### Source excerpt
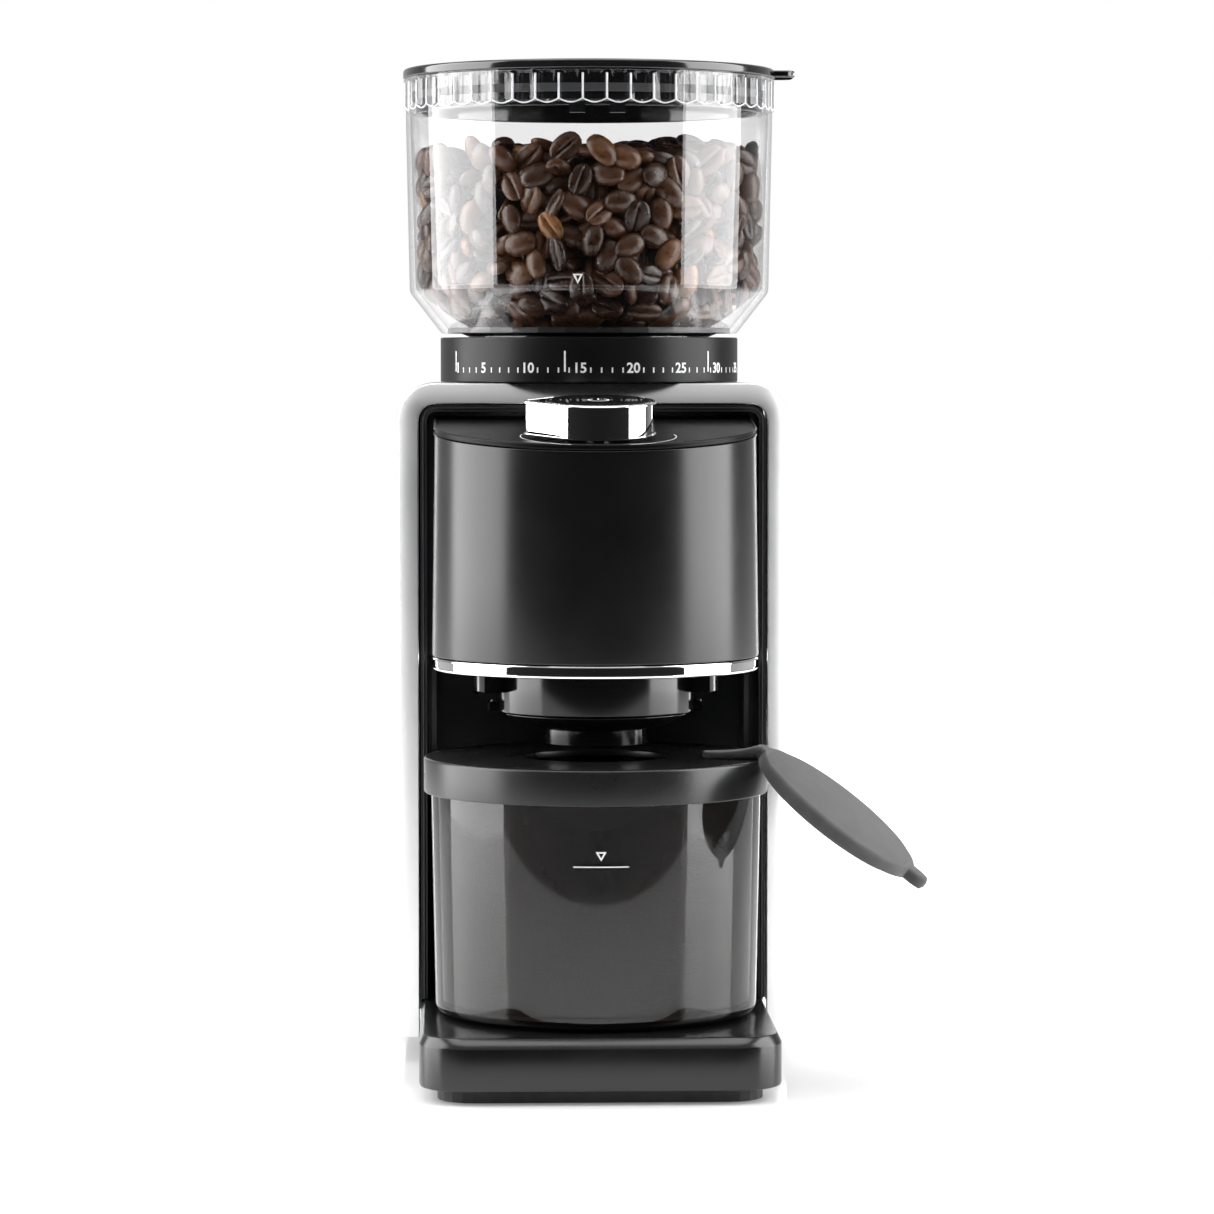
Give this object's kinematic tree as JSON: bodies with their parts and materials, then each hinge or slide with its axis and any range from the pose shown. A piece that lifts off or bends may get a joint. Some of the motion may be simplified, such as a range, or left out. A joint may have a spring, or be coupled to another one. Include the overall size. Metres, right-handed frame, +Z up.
{
  "type": "burr coffee grinder",
  "caption": "Upright burr coffee grinder: steel-wrapped body, clear bean hopper with scale collar, front head with timer knob, portafilter cradle and lidded grounds jar.",
  "frame": {"origin": "middle of the rubber sole's underside, on the surface it stands on", "axes": "+X to the right seen from the front, +Y to the back, +Z up; the front faces -Y"},
  "size_m": [0.1785, 0.2048, 0.3467],
  "materials": {
    "polished_steel": "mirror polished stainless steel",
    "chrome": "polished chrome plating",
    "satin_black": "satin black moulded plastic",
    "matt_black": "matt black plastic",
    "gloss_black": "gloss black plastic",
    "clear_plastic": "clear moulded plastic",
    "smoked_plastic": "smoke-tinted clear plastic",
    "rubber": "matt dark grey rubber",
    "burr_steel": "machined hardened steel",
    "white_nylon": "natural nylon",
    "bronze": "sintered bronze and copper",
    "board_green": "green circuit board"
  },
  "bodies": {
    "root": {"base_tray": "satin_black", "base_plate": "satin_black", "rubber_sole": "rubber", "base_screw_1": "burr_steel", "base_screw_2": "burr_steel", "base_screw_3": "burr_steel", "base_screw_4": "burr_steel", "steel_shell": "polished_steel", "niche_liner": "matt_black", "rear_cover": "satin_black", "rear_screw_1": "burr_steel", "rear_screw_2": "burr_steel", "rear_screw_3": "burr_steel", "rear_screw_4": "burr_steel", "rear_frame_bar": "matt_black", "cord_gland": "rubber", "scale_collar": "gloss_black", "head_shell": "satin_black", "head_cap": "satin_black", "head_trim_ring": "chrome", "head_floor": "matt_black", "portafilter_cradle": "satin_black", "spout": "satin_black", "chute": "satin_black", "grind_chamber": "matt_black", "upper_bearing": "bronze", "lower_bearing": "bronze", "gearbox_case": "white_nylon", "gearbox_cover": "white_nylon", "motor_can": "burr_steel", "motor_end_cap": "matt_black", "motor_spacer": "rubber", "motor_stand": "matt_black", "control_board": "board_green", "timer_switch": "matt_black", "power_board": "board_green", "hopper_switch": "matt_black"},
    "adjuster": {"adjusting_ring": "satin_black"},
    "hopper": {"hopper": "clear_plastic", "hopper_floor": "satin_black"},
    "lid": {"hopper_lid": "gloss_black", "lid_seal": "rubber"},
    "burr_lift": {"burr_carrier": "matt_black", "ring_burr": "burr_steel"},
    "burr_drive": {"burr_shaft": "burr_steel", "drive_gear": "white_nylon", "cone_burr": "burr_steel", "sweeper": "white_nylon", "burr_nut": "burr_steel"},
    "rotor": {"motor_shaft": "burr_steel", "armature": "bronze", "motor_pinion": "burr_steel"},
    "knob": {"timer_knob": "chrome"},
    "button": {"start_button": "gloss_black"},
    "jar": {"grounds_jar": "smoked_plastic", "jar_lid": "satin_black", "jar_seal": "rubber", "flap_strap": "rubber"},
    "flap": {"fill_flap": "rubber"}
  },
  "joints": [
    {"name": "grind_setting", "type": "hinge", "parent": "root", "child": "adjuster", "pos_m": [0, 0.041, 0.245], "axis": [0, 0, 1], "range_deg": [-56.8, 81.2]},
    {"name": "hopper_lift", "type": "slide", "parent": "adjuster", "child": "hopper", "axis": [0, 0, 1], "range_m": [0, 0.07]},
    {"name": "lid_lift", "type": "slide", "parent": "hopper", "child": "lid", "axis": [0, 0, 1], "range_m": [0, 0.05]},
    {"name": "burr_lift", "type": "slide", "parent": "root", "child": "burr_lift", "axis": [0, 0, 1], "range_m": [-0.0006, 0.0009]},
    {"name": "burr_spin", "type": "hinge", "parent": "root", "child": "burr_drive", "pos_m": [0, 0.041, 0.2], "axis": [0, 0, 1], "continuous": true},
    {"name": "motor_spin", "type": "hinge", "parent": "root", "child": "rotor", "pos_m": [0, 0.065, 0.12], "axis": [0, 0, 1], "continuous": true},
    {"name": "knob_turn", "type": "hinge", "parent": "root", "child": "knob", "pos_m": [0, -0.06, 0.21865], "axis": [0, -0.0958, 0.9954], "range_deg": [0, 180]},
    {"name": "button_press", "type": "slide", "parent": "root", "child": "button", "axis": [0, 0.0958, -0.9954], "range_m": [0, 0.0012], "stiffness_N_per_m": 800},
    {"name": "jar_pull", "type": "slide", "parent": "root", "child": "jar", "axis": [0, -1, 0], "range_m": [0, 0.13]},
    {"name": "flap_hinge", "type": "hinge", "parent": "jar", "child": "flap", "pos_m": [0.05527, -0.04785, 0.1123], "axis": [-0.2756, -0.9613, 0], "range_deg": [0, 100]}
  ],
  "couplings": [
    {"joint": "motor_spin", "follows": "burr_spin", "ratio": -3},
    {"joint": "burr_lift", "follows": "grind_setting", "m_per_rad": 0.0006}
  ]
}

### Objective
Extract all of the data exactly as written.

### Written answer
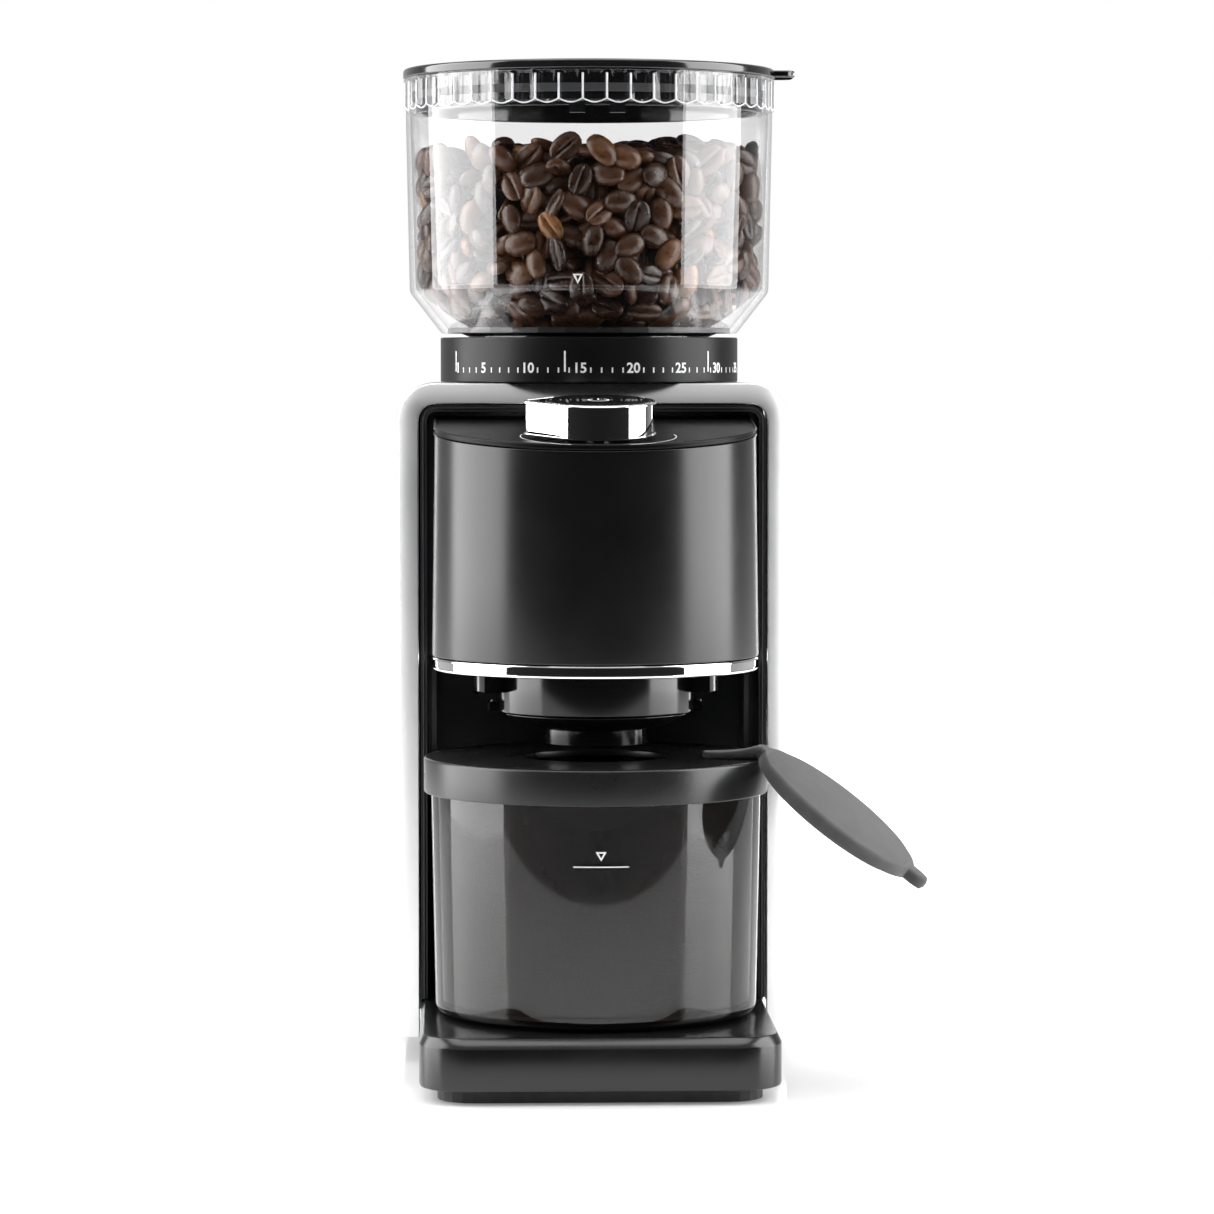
Give this object's kinematic tree as JSON: bodies with their parts and materials, then each hinge or slide with its axis and any range from the pose shown. A piece that lifts off or bends may get a joint. Some of the motion may be simplified, such as a range, or left out. A joint may have a spring, or be coupled to another one. Include the overall size. Metres, right-handed frame, +Z up.
{
  "type": "burr coffee grinder",
  "caption": "Upright burr coffee grinder: steel-wrapped body, clear bean hopper with scale collar, front head with timer knob, portafilter cradle and lidded grounds jar.",
  "frame": {"origin": "middle of the rubber sole's underside, on the surface it stands on", "axes": "+X to the right seen from the front, +Y to the back, +Z up; the front faces -Y"},
  "size_m": [0.1785, 0.2048, 0.3467],
  "materials": {
    "polished_steel": "mirror polished stainless steel",
    "chrome": "polished chrome plating",
    "satin_black": "satin black moulded plastic",
    "matt_black": "matt black plastic",
    "gloss_black": "gloss black plastic",
    "clear_plastic": "clear moulded plastic",
    "smoked_plastic": "smoke-tinted clear plastic",
    "rubber": "matt dark grey rubber",
    "burr_steel": "machined hardened steel",
    "white_nylon": "natural nylon",
    "bronze": "sintered bronze and copper",
    "board_green": "green circuit board"
  },
  "bodies": {
    "root": {"base_tray": "satin_black", "base_plate": "satin_black", "rubber_sole": "rubber", "base_screw_1": "burr_steel", "base_screw_2": "burr_steel", "base_screw_3": "burr_steel", "base_screw_4": "burr_steel", "steel_shell": "polished_steel", "niche_liner": "matt_black", "rear_cover": "satin_black", "rear_screw_1": "burr_steel", "rear_screw_2": "burr_steel", "rear_screw_3": "burr_steel", "rear_screw_4": "burr_steel", "rear_frame_bar": "matt_black", "cord_gland": "rubber", "scale_collar": "gloss_black", "head_shell": "satin_black", "head_cap": "satin_black", "head_trim_ring": "chrome", "head_floor": "matt_black", "portafilter_cradle": "satin_black", "spout": "satin_black", "chute": "satin_black", "grind_chamber": "matt_black", "upper_bearing": "bronze", "lower_bearing": "bronze", "gearbox_case": "white_nylon", "gearbox_cover": "white_nylon", "motor_can": "burr_steel", "motor_end_cap": "matt_black", "motor_spacer": "rubber", "motor_stand": "matt_black", "control_board": "board_green", "timer_switch": "matt_black", "power_board": "board_green", "hopper_switch": "matt_black"},
    "adjuster": {"adjusting_ring": "satin_black"},
    "hopper": {"hopper": "clear_plastic", "hopper_floor": "satin_black"},
    "lid": {"hopper_lid": "gloss_black", "lid_seal": "rubber"},
    "burr_lift": {"burr_carrier": "matt_black", "ring_burr": "burr_steel"},
    "burr_drive": {"burr_shaft": "burr_steel", "drive_gear": "white_nylon", "cone_burr": "burr_steel", "sweeper": "white_nylon", "burr_nut": "burr_steel"},
    "rotor": {"motor_shaft": "burr_steel", "armature": "bronze", "motor_pinion": "burr_steel"},
    "knob": {"timer_knob": "chrome"},
    "button": {"start_button": "gloss_black"},
    "jar": {"grounds_jar": "smoked_plastic", "jar_lid": "satin_black", "jar_seal": "rubber", "flap_strap": "rubber"},
    "flap": {"fill_flap": "rubber"}
  },
  "joints": [
    {"name": "grind_setting", "type": "hinge", "parent": "root", "child": "adjuster", "pos_m": [0, 0.041, 0.245], "axis": [0, 0, 1], "range_deg": [-56.8, 81.2]},
    {"name": "hopper_lift", "type": "slide", "parent": "adjuster", "child": "hopper", "axis": [0, 0, 1], "range_m": [0, 0.07]},
    {"name": "lid_lift", "type": "slide", "parent": "hopper", "child": "lid", "axis": [0, 0, 1], "range_m": [0, 0.05]},
    {"name": "burr_lift", "type": "slide", "parent": "root", "child": "burr_lift", "axis": [0, 0, 1], "range_m": [-0.0006, 0.0009]},
    {"name": "burr_spin", "type": "hinge", "parent": "root", "child": "burr_drive", "pos_m": [0, 0.041, 0.2], "axis": [0, 0, 1], "continuous": true},
    {"name": "motor_spin", "type": "hinge", "parent": "root", "child": "rotor", "pos_m": [0, 0.065, 0.12], "axis": [0, 0, 1], "continuous": true},
    {"name": "knob_turn", "type": "hinge", "parent": "root", "child": "knob", "pos_m": [0, -0.06, 0.21865], "axis": [0, -0.0958, 0.9954], "range_deg": [0, 180]},
    {"name": "button_press", "type": "slide", "parent": "root", "child": "button", "axis": [0, 0.0958, -0.9954], "range_m": [0, 0.0012], "stiffness_N_per_m": 800},
    {"name": "jar_pull", "type": "slide", "parent": "root", "child": "jar", "axis": [0, -1, 0], "range_m": [0, 0.13]},
    {"name": "flap_hinge", "type": "hinge", "parent": "jar", "child": "flap", "pos_m": [0.05527, -0.04785, 0.1123], "axis": [-0.2756, -0.9613, 0], "range_deg": [0, 100]}
  ],
  "couplings": [
    {"joint": "motor_spin", "follows": "burr_spin", "ratio": -3},
    {"joint": "burr_lift", "follows": "grind_setting", "m_per_rad": 0.0006}
  ]
}